## Exercise directions
Extract the listing below in full, unchanged.

## Dataset extract
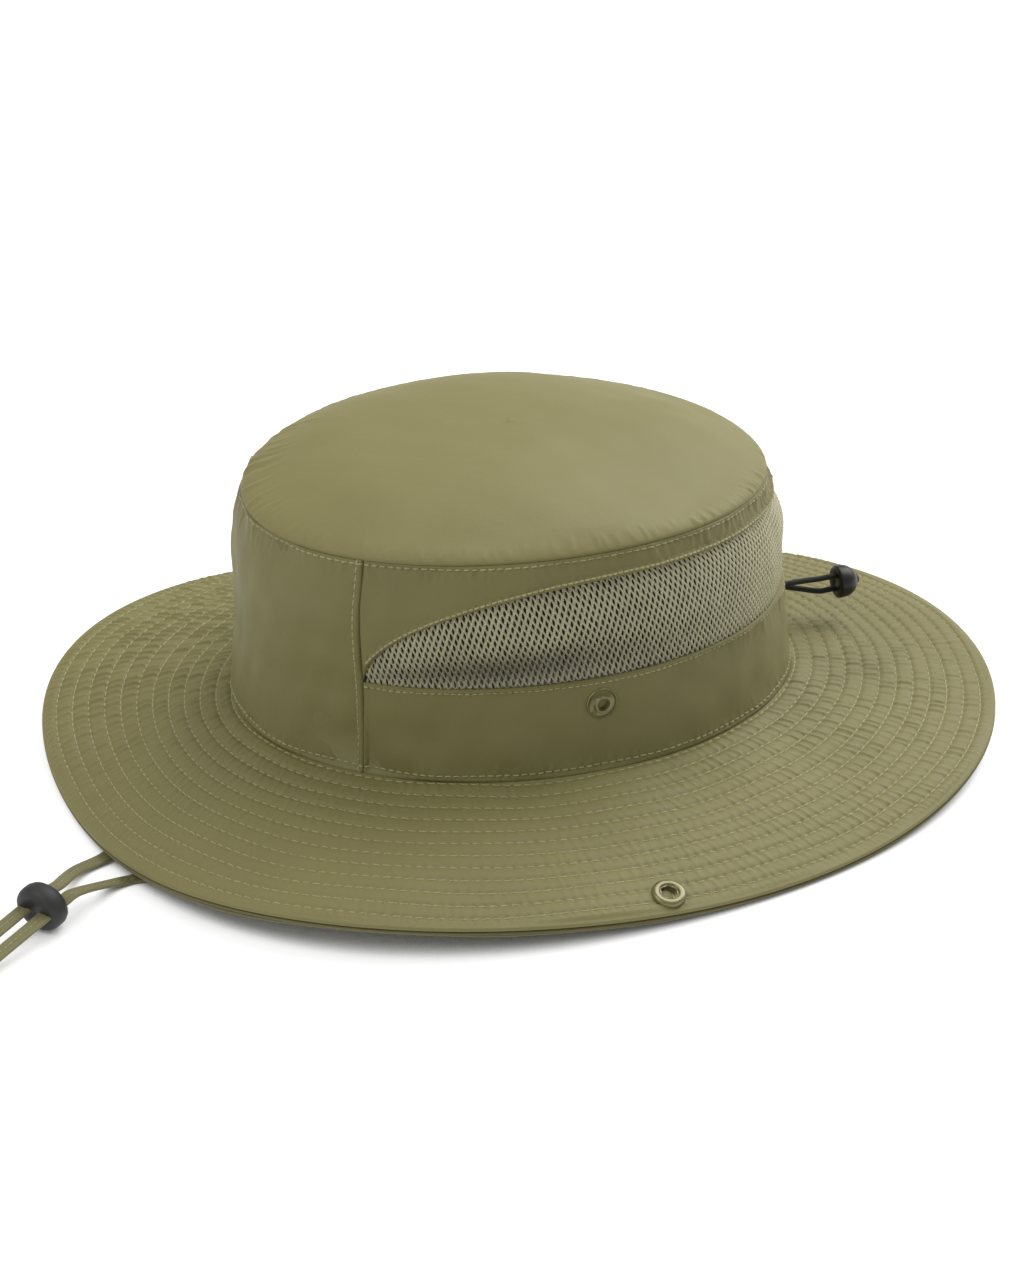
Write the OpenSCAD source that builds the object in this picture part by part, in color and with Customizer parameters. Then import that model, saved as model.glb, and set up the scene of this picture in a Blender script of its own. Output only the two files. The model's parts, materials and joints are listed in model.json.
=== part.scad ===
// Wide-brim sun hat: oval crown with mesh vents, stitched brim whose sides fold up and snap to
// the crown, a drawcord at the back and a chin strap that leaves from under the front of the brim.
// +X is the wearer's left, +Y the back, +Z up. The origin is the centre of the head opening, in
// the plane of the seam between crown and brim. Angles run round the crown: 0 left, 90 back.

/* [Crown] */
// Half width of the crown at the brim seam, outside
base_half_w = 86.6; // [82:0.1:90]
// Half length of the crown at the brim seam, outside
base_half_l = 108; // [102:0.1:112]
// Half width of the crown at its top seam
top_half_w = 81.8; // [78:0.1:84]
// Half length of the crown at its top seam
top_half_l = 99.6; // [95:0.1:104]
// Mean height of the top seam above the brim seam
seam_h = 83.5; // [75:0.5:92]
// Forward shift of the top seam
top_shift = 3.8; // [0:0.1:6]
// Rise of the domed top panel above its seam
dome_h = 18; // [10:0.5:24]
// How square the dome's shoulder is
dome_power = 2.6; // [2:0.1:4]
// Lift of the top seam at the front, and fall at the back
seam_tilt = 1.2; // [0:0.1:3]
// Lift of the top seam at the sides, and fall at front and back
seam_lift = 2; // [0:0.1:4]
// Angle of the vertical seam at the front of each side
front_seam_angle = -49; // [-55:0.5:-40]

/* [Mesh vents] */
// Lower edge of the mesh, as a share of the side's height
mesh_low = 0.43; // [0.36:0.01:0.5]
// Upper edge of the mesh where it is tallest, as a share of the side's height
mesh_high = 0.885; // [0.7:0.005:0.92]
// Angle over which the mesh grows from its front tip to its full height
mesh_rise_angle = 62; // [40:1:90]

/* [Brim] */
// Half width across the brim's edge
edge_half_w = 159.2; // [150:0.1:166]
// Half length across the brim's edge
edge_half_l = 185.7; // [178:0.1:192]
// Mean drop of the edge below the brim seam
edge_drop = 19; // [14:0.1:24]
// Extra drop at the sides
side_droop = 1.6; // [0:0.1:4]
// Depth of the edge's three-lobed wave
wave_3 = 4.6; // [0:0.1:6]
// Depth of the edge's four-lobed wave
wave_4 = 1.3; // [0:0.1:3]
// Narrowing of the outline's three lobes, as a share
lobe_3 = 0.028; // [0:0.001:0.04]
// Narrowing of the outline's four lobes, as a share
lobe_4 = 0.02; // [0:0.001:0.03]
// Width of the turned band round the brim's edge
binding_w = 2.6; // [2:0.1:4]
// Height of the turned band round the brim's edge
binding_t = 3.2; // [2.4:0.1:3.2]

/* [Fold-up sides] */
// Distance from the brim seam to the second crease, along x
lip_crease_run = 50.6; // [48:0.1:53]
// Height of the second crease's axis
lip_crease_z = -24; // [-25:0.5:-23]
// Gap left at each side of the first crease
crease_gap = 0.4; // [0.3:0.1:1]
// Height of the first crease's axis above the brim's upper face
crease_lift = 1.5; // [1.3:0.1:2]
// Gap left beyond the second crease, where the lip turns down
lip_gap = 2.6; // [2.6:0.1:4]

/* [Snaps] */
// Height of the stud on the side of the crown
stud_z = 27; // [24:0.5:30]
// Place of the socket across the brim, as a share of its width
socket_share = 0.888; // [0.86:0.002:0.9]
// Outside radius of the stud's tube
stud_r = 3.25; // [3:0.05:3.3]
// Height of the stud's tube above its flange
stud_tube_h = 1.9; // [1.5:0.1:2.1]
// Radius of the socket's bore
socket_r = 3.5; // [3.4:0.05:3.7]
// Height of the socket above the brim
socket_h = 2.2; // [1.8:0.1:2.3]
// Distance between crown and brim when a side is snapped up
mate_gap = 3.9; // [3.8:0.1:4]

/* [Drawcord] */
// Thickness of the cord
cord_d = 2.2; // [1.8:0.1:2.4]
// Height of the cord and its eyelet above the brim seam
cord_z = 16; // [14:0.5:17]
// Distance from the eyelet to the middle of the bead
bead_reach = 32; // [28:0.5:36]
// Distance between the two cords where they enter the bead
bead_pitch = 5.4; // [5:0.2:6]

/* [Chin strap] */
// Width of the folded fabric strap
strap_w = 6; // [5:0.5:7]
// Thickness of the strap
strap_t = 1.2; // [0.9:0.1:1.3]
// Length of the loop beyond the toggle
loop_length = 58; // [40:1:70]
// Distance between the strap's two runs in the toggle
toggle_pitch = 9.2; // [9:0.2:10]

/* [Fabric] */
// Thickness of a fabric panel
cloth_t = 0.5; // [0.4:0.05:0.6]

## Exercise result
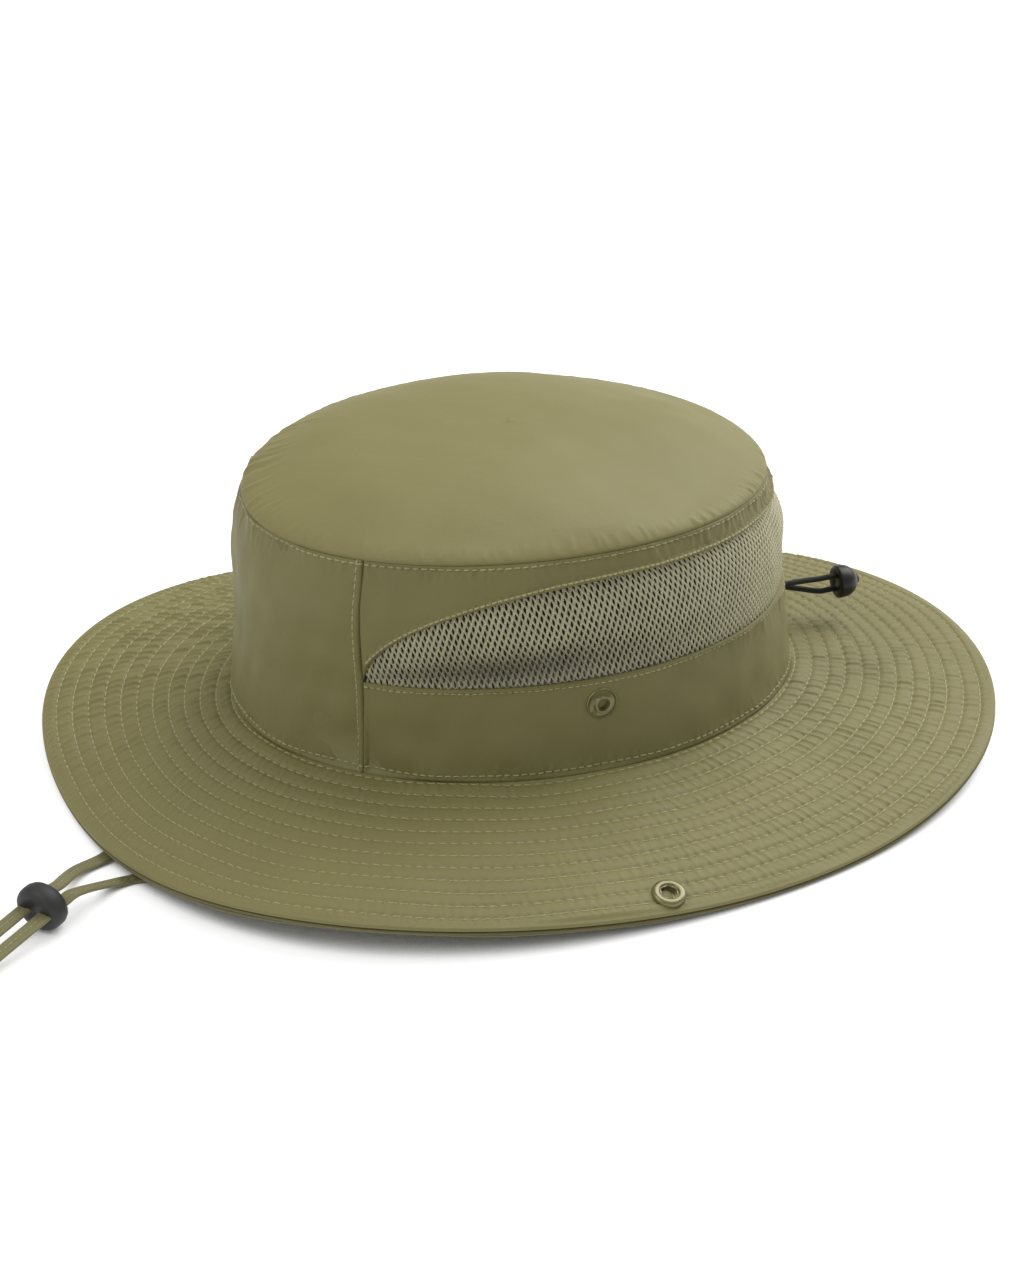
Write the OpenSCAD source that builds the object in this picture part by part, in color and with Customizer parameters. Then import that model, saved as model.glb, and set up the scene of this picture in a Blender script of its own. Output only the two files. The model's parts, materials and joints are listed in model.json.
=== part.scad ===
// Wide-brim sun hat: oval crown with mesh vents, stitched brim whose sides fold up and snap to
// the crown, a drawcord at the back and a chin strap that leaves from under the front of the brim.
// +X is the wearer's left, +Y the back, +Z up. The origin is the centre of the head opening, in
// the plane of the seam between crown and brim. Angles run round the crown: 0 left, 90 back.

/* [Crown] */
// Half width of the crown at the brim seam, outside
base_half_w = 86.6; // [82:0.1:90]
// Half length of the crown at the brim seam, outside
base_half_l = 108; // [102:0.1:112]
// Half width of the crown at its top seam
top_half_w = 81.8; // [78:0.1:84]
// Half length of the crown at its top seam
top_half_l = 99.6; // [95:0.1:104]
// Mean height of the top seam above the brim seam
seam_h = 83.5; // [75:0.5:92]
// Forward shift of the top seam
top_shift = 3.8; // [0:0.1:6]
// Rise of the domed top panel above its seam
dome_h = 18; // [10:0.5:24]
// How square the dome's shoulder is
dome_power = 2.6; // [2:0.1:4]
// Lift of the top seam at the front, and fall at the back
seam_tilt = 1.2; // [0:0.1:3]
// Lift of the top seam at the sides, and fall at front and back
seam_lift = 2; // [0:0.1:4]
// Angle of the vertical seam at the front of each side
front_seam_angle = -49; // [-55:0.5:-40]

/* [Mesh vents] */
// Lower edge of the mesh, as a share of the side's height
mesh_low = 0.43; // [0.36:0.01:0.5]
// Upper edge of the mesh where it is tallest, as a share of the side's height
mesh_high = 0.885; // [0.7:0.005:0.92]
// Angle over which the mesh grows from its front tip to its full height
mesh_rise_angle = 62; // [40:1:90]

/* [Brim] */
// Half width across the brim's edge
edge_half_w = 159.2; // [150:0.1:166]
// Half length across the brim's edge
edge_half_l = 185.7; // [178:0.1:192]
// Mean drop of the edge below the brim seam
edge_drop = 19; // [14:0.1:24]
// Extra drop at the sides
side_droop = 1.6; // [0:0.1:4]
// Depth of the edge's three-lobed wave
wave_3 = 4.6; // [0:0.1:6]
// Depth of the edge's four-lobed wave
wave_4 = 1.3; // [0:0.1:3]
// Narrowing of the outline's three lobes, as a share
lobe_3 = 0.028; // [0:0.001:0.04]
// Narrowing of the outline's four lobes, as a share
lobe_4 = 0.02; // [0:0.001:0.03]
// Width of the turned band round the brim's edge
binding_w = 2.6; // [2:0.1:4]
// Height of the turned band round the brim's edge
binding_t = 3.2; // [2.4:0.1:3.2]

/* [Fold-up sides] */
// Distance from the brim seam to the second crease, along x
lip_crease_run = 50.6; // [48:0.1:53]
// Height of the second crease's axis
lip_crease_z = -24; // [-25:0.5:-23]
// Gap left at each side of the first crease
crease_gap = 0.4; // [0.3:0.1:1]
// Height of the first crease's axis above the brim's upper face
crease_lift = 1.5; // [1.3:0.1:2]
// Gap left beyond the second crease, where the lip turns down
lip_gap = 2.6; // [2.6:0.1:4]

/* [Snaps] */
// Height of the stud on the side of the crown
stud_z = 27; // [24:0.5:30]
// Place of the socket across the brim, as a share of its width
socket_share = 0.888; // [0.86:0.002:0.9]
// Outside radius of the stud's tube
stud_r = 3.25; // [3:0.05:3.3]
// Height of the stud's tube above its flange
stud_tube_h = 1.9; // [1.5:0.1:2.1]
// Radius of the socket's bore
socket_r = 3.5; // [3.4:0.05:3.7]
// Height of the socket above the brim
socket_h = 2.2; // [1.8:0.1:2.3]
// Distance between crown and brim when a side is snapped up
mate_gap = 3.9; // [3.8:0.1:4]

/* [Drawcord] */
// Thickness of the cord
cord_d = 2.2; // [1.8:0.1:2.4]
// Height of the cord and its eyelet above the brim seam
cord_z = 16; // [14:0.5:17]
// Distance from the eyelet to the middle of the bead
bead_reach = 32; // [28:0.5:36]
// Distance between the two cords where they enter the bead
bead_pitch = 5.4; // [5:0.2:6]

/* [Chin strap] */
// Width of the folded fabric strap
strap_w = 6; // [5:0.5:7]
// Thickness of the strap
strap_t = 1.2; // [0.9:0.1:1.3]
// Length of the loop beyond the toggle
loop_length = 58; // [40:1:70]
// Distance between the strap's two runs in the toggle
toggle_pitch = 9.2; // [9:0.2:10]

/* [Fabric] */
// Thickness of a fabric panel
cloth_t = 0.5; // [0.4:0.05:0.6]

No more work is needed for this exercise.